POPS STAPLES / DON'T LOSE THIS
2000年12月19日に亡くなられたステイプル・シンガーズの生みの親ローバック"ポップス"ステイプルズ 。彼が生前に残した録音を、娘メイヴィス・ステイプルズから託されたのがジェフ・トゥイーディーでした。これはジェフが完成させ、2015年にリリースされた亡きローバックのラスト・アルバム。これは名盤ですよ!本当に素晴らしい! ローバックの滋味あふれる歌声とビヤビヤと鳴るギターが醸すブルージーなゴスペル・フィーリングは素晴らしいの一言! ドラムに息子スペンサーを参加せたりもしているものの、ジェフのプロデュースはここでも愛情溢れる素晴らしい仕上がり。メイヴィスのジェフへの信頼が伺われます。




TWEEDY / SUKIERAE
最後はジェフのセルフ・プロデュースによるソロ作に近い、息子スペンサーとのデュオ、トゥイーディーによる1st作。2014年の作品。良くも悪くもジェフらしいと言いますか、びっくりする程ウィルコと外れたことをやっている訳ではありませんが、息子との二人三脚はもちろん、タイトルの「SUKIERAE」は奥様スーザンのニックネームをもじったものだったり、ジャケ写は幼いジェフ本人の写真だったりと、よりパーソナルな雰囲気が濃厚で、ウィルコとはまた違った意味で滲みます。そう言えば、まだ公式発表前、今年のフジにウィルコの参加の噂がSNSを賑わせたのは、トゥイーディー来日時にジェフがフジ再来を口走ったことからでしたね〜。

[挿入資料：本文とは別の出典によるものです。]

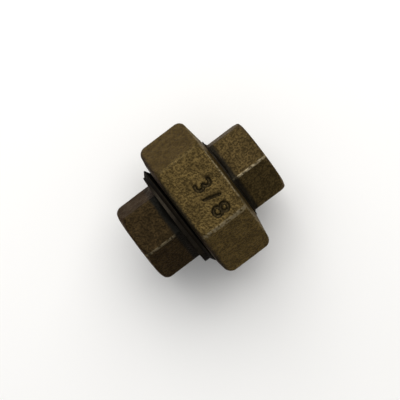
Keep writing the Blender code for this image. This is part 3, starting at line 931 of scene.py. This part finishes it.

以上、近年のジェフ・トゥイーディーによる美味しい仕事の抜粋ですが、この他にも、映画「CHELSEA WALLS」のサウンドトラックを手掛けていますし、スポット的な参加では、ロザンヌ・キャッシュ、ビル・フェイ 、チャーリー・ルーヴィン等への客演や、ディラン映画「I'm Not There」のサントラ参加など、ルーツ系も目立ちます。そしてベック関連作にも。フジロックではウィルコからのバトンタッチで土曜グリーンのトリを務めるベックですが、彼が楽譜集として出版した曲を多彩なアーティストが手掛けた企画盤「BECK SONG READER」にもジェフ・トゥイーディーは参加し、トゥイーディー名義で「The Wolf Is On The Hill」を演奏しています。そんな両者の音楽的繋がりを思いながら土曜の夜に酔いしれるのも良いかもしれません。